▶ _Task directions_
Return all of the lines below exactly as they are.
** begin Source material **
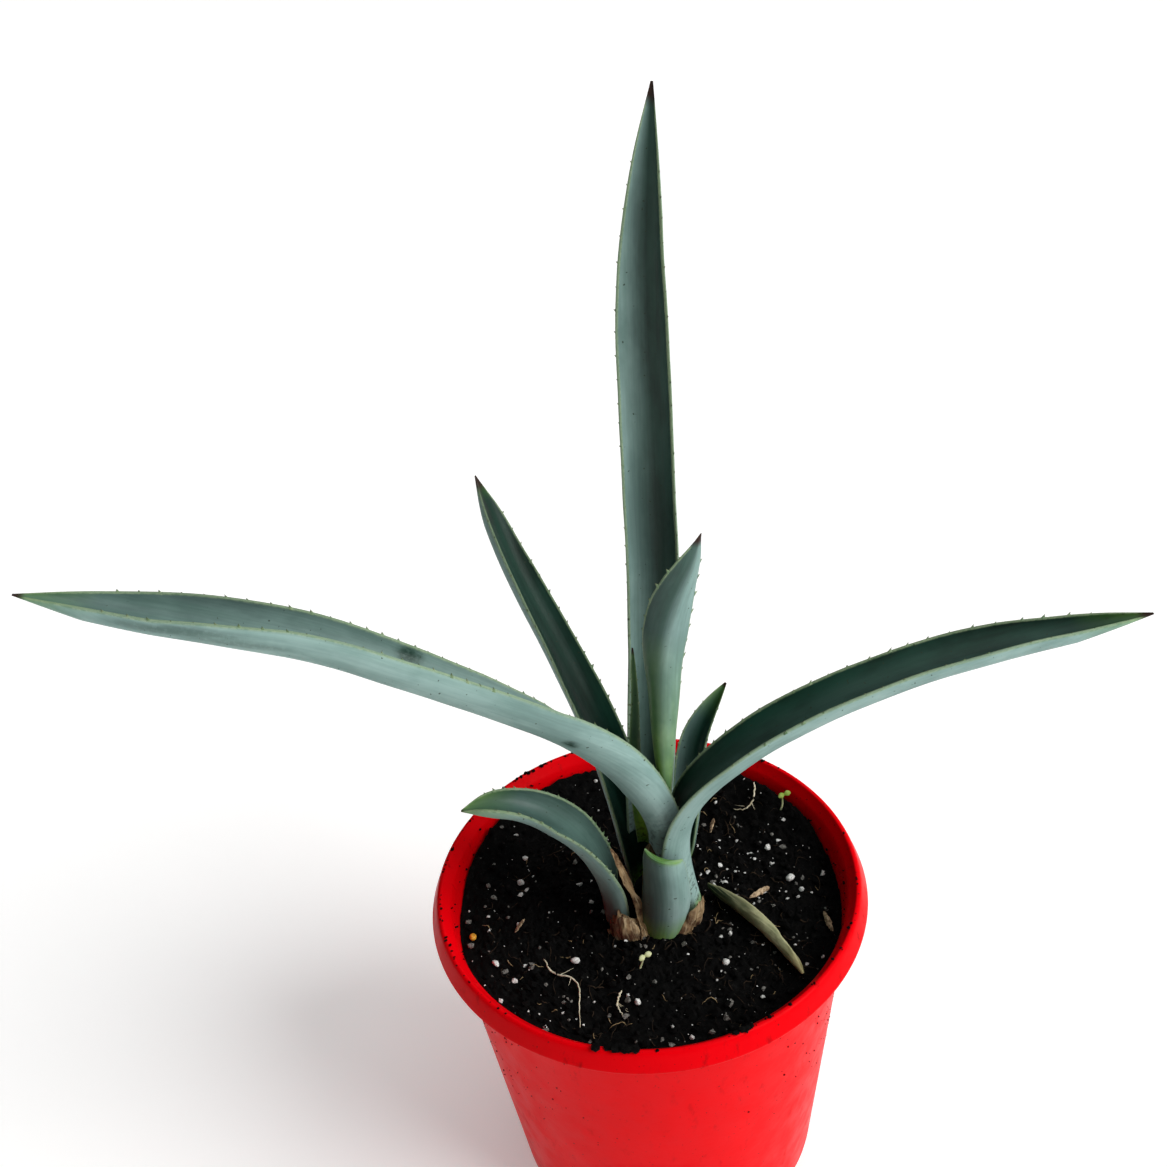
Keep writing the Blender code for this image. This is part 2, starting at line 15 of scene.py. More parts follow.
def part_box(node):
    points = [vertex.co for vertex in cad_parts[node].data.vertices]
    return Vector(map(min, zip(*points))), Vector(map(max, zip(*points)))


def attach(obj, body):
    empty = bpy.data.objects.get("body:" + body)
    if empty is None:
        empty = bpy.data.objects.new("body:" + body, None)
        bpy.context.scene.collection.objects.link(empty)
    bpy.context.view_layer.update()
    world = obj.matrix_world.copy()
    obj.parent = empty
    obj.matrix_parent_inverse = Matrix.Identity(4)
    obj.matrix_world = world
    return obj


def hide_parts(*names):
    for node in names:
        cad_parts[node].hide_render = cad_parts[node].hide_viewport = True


bl_info = {
    "name": "Potted agave",
    "version": (1, 0, 0),
    "blender": (4, 5, 0),
    "location": "3D View > Sidebar > Agave",
    "description": "Builds a young agave in a nursery pot, piece by piece",
    "category": "Add Mesh",
}

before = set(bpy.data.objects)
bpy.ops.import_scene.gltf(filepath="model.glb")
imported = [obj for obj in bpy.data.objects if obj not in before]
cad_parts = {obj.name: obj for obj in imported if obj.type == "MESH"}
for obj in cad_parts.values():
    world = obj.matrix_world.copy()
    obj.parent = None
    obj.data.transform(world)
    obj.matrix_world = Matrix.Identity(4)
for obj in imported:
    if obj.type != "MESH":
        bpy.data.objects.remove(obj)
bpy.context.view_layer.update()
MM = 0.001
POT_LOW, POT_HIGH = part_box("pot")
SOIL_LOW, SOIL_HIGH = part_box("potting_mix")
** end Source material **
▶ _Exercise response_
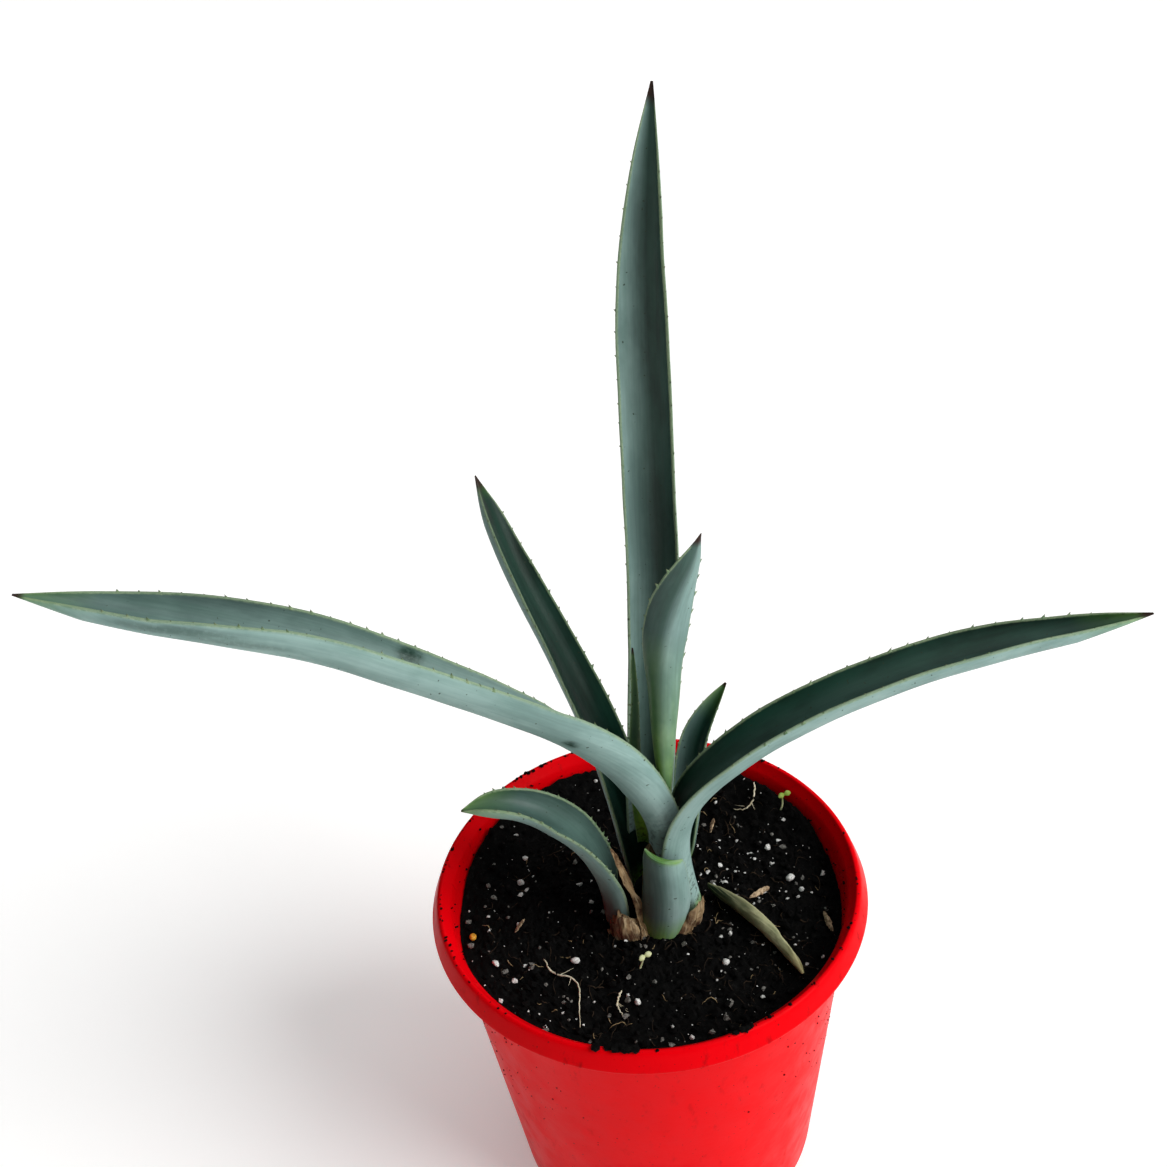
Keep writing the Blender code for this image. This is part 2, starting at line 15 of scene.py. More parts follow.
def part_box(node):
    points = [vertex.co for vertex in cad_parts[node].data.vertices]
    return Vector(map(min, zip(*points))), Vector(map(max, zip(*points)))


def attach(obj, body):
    empty = bpy.data.objects.get("body:" + body)
    if empty is None:
        empty = bpy.data.objects.new("body:" + body, None)
        bpy.context.scene.collection.objects.link(empty)
    bpy.context.view_layer.update()
    world = obj.matrix_world.copy()
    obj.parent = empty
    obj.matrix_parent_inverse = Matrix.Identity(4)
    obj.matrix_world = world
    return obj


def hide_parts(*names):
    for node in names:
        cad_parts[node].hide_render = cad_parts[node].hide_viewport = True


bl_info = {
    "name": "Potted agave",
    "version": (1, 0, 0),
    "blender": (4, 5, 0),
    "location": "3D View > Sidebar > Agave",
    "description": "Builds a young agave in a nursery pot, piece by piece",
    "category": "Add Mesh",
}

before = set(bpy.data.objects)
bpy.ops.import_scene.gltf(filepath="model.glb")
imported = [obj for obj in bpy.data.objects if obj not in before]
cad_parts = {obj.name: obj for obj in imported if obj.type == "MESH"}
for obj in cad_parts.values():
    world = obj.matrix_world.copy()
    obj.parent = None
    obj.data.transform(world)
    obj.matrix_world = Matrix.Identity(4)
for obj in imported:
    if obj.type != "MESH":
        bpy.data.objects.remove(obj)
bpy.context.view_layer.update()
MM = 0.001
POT_LOW, POT_HIGH = part_box("pot")
SOIL_LOW, SOIL_HIGH = part_box("potting_mix")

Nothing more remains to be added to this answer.